Ma stabilito che il pericolo rappresentato dai fascisti esiste e va tenuto a bada, forse è un errore di prospettiva credere che ci sia anche un pericolo fascismo. Che cioè quel coacervo di idee e sentimenti che nel 1919 sfociò a Piazza San Sepolcro a Milano nella fondazione dei Fasci di Mussolini, ad opera di militanti provenienti dalla sinistra, possa oggi ripresentarsi nelle stesse forme politiche e con lo stesso messaggio. Ai nostri giorni la xenofobia e l’odio trovano differenti canali per trasformarsi in politica, molto più subdoli e complessi, per esempio sulla Rete; e così anche la rabbia dei giovani per la condizione economica cui temono di essere destinati sta in realtà provocando più astensione che mobilitazione politica.

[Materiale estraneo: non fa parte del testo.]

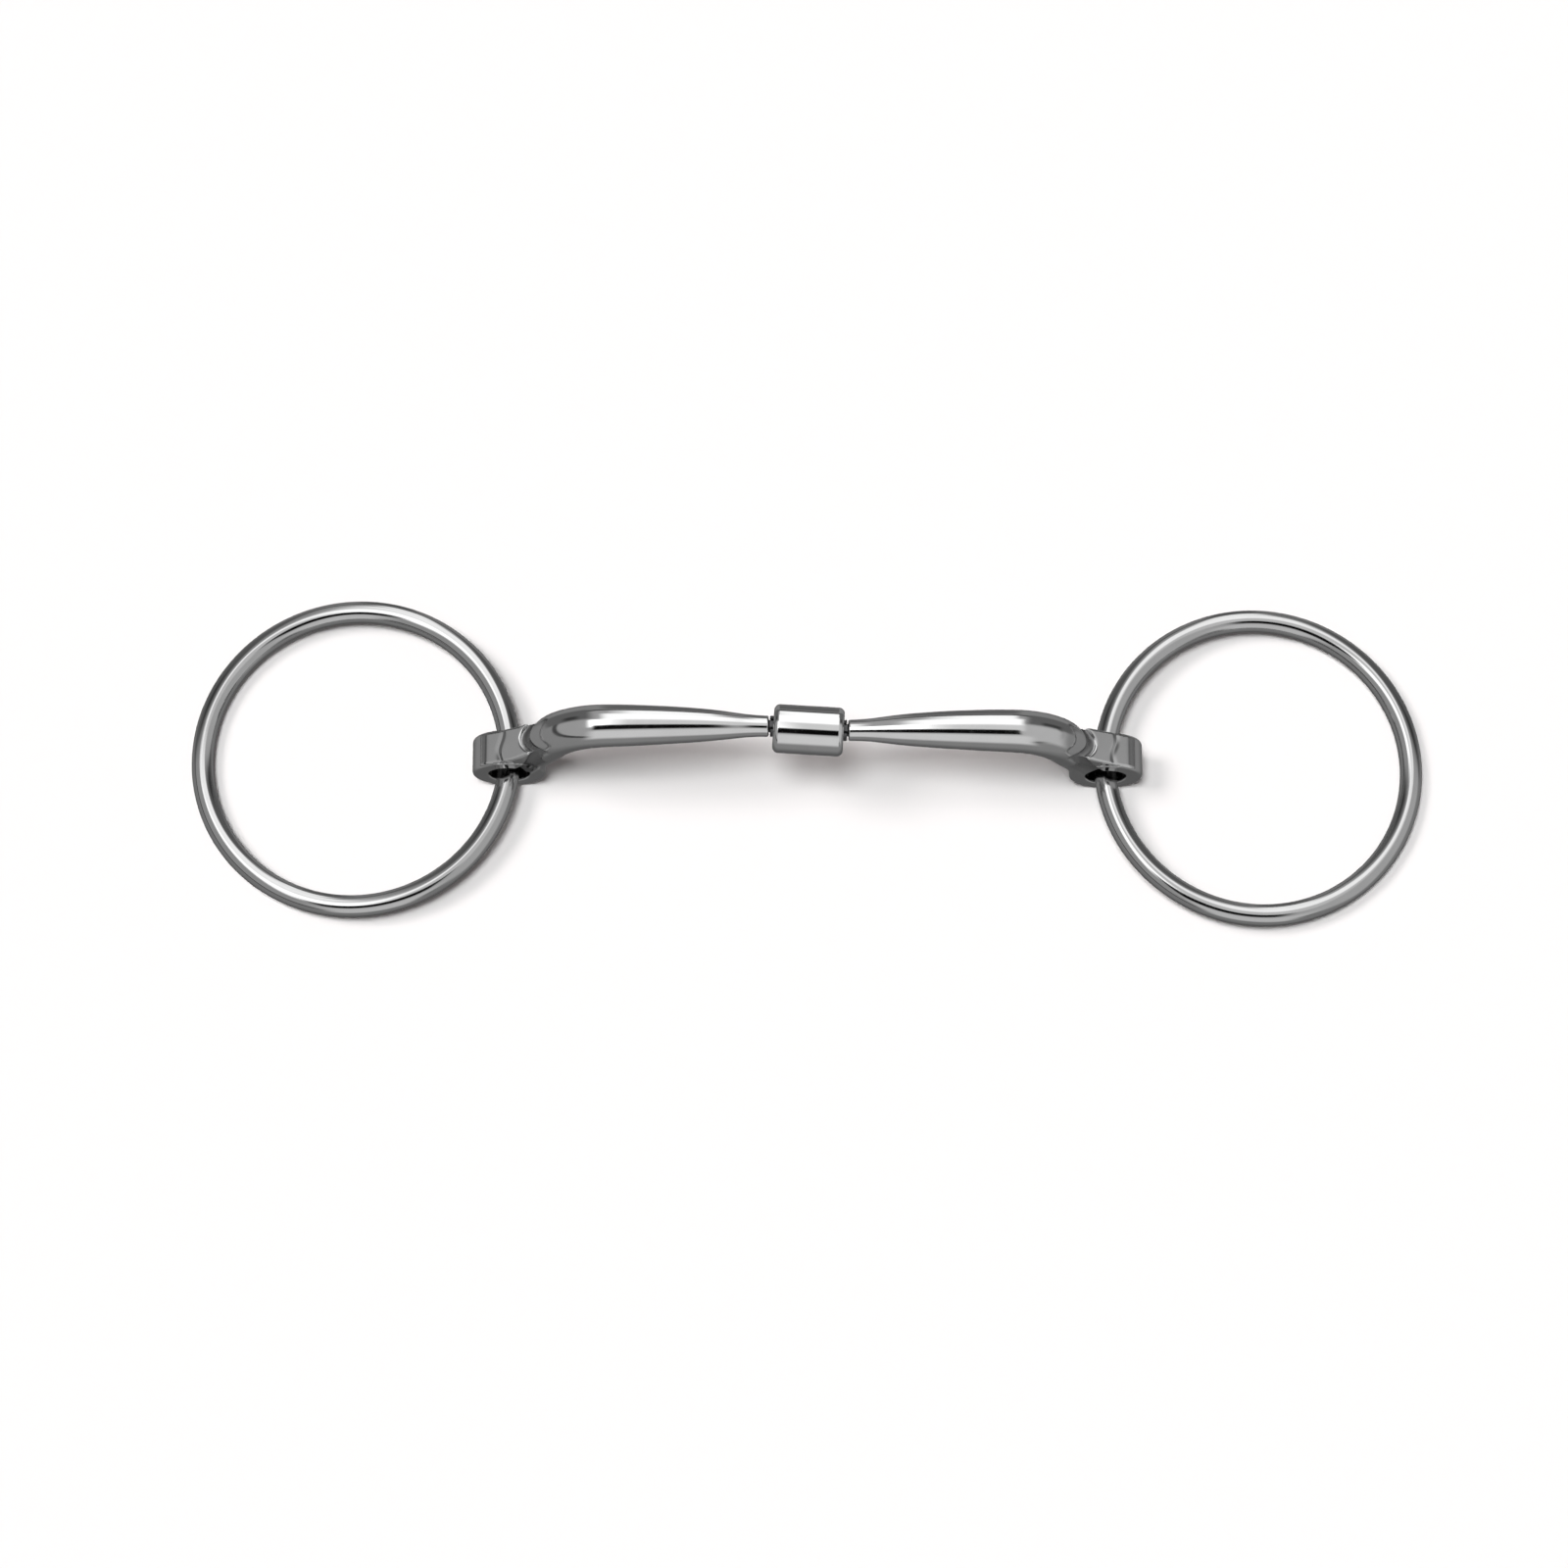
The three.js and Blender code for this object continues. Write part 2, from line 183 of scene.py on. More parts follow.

Ecco perché manifestazioni come quelle di ieri a Como, pur nobili nei loro intenti, rischiano di non cogliere nel segno del tempo. Bella Ciao e Calamandrei sono patrimonio della nostra Repubblica, ma in assenza del fascismo contro cui quelle bandiere furono alzate rischiano di essere usati come strumenti di una battaglia politica partigiana sì, ma non nel senso buono. Prova ne sia che questo nuovo antifascismo non fa più l’unità del cosiddetto arco costituzionale, e anzi viene osteggiato da forze come il M5S e la Lega, le quali sanno benissimo di avere nel loro elettorato pulsioni anti-politiche e anti-immigrati, ma che hanno trovato forme diverse, e bisogna ammettere pacifiche e democratiche, di esprimersi. Il peggiore dei torti che si potrebbe fare al fondamento antifascista del nostro regime costituzionale sarebbe dunque quello di usarlo a corrente alternata e ognuno per i suoi fini, a Ostia la Raggi e i Cinquestelle a Como Renzi e l’Anpi così da inzaccherarlo con la polemica politica del momento. Oppure discriminare l’antifascista dal fascista sulla base del grado di apertura agli immigrati (anche al povero Minniti è capitato in passato di sentirsi dare del fascista per questo).

Verrebbe da dire che l’antifascismo è una cosa troppo seria per lasciarlo fare ai politici in campagna elettorale. I valori repubblicani devono unire, non dividere. E oggi non ci pare proprio ci sia il bisogno di dividersi sul fascismo, pagina nera e finita della storia d’Italia.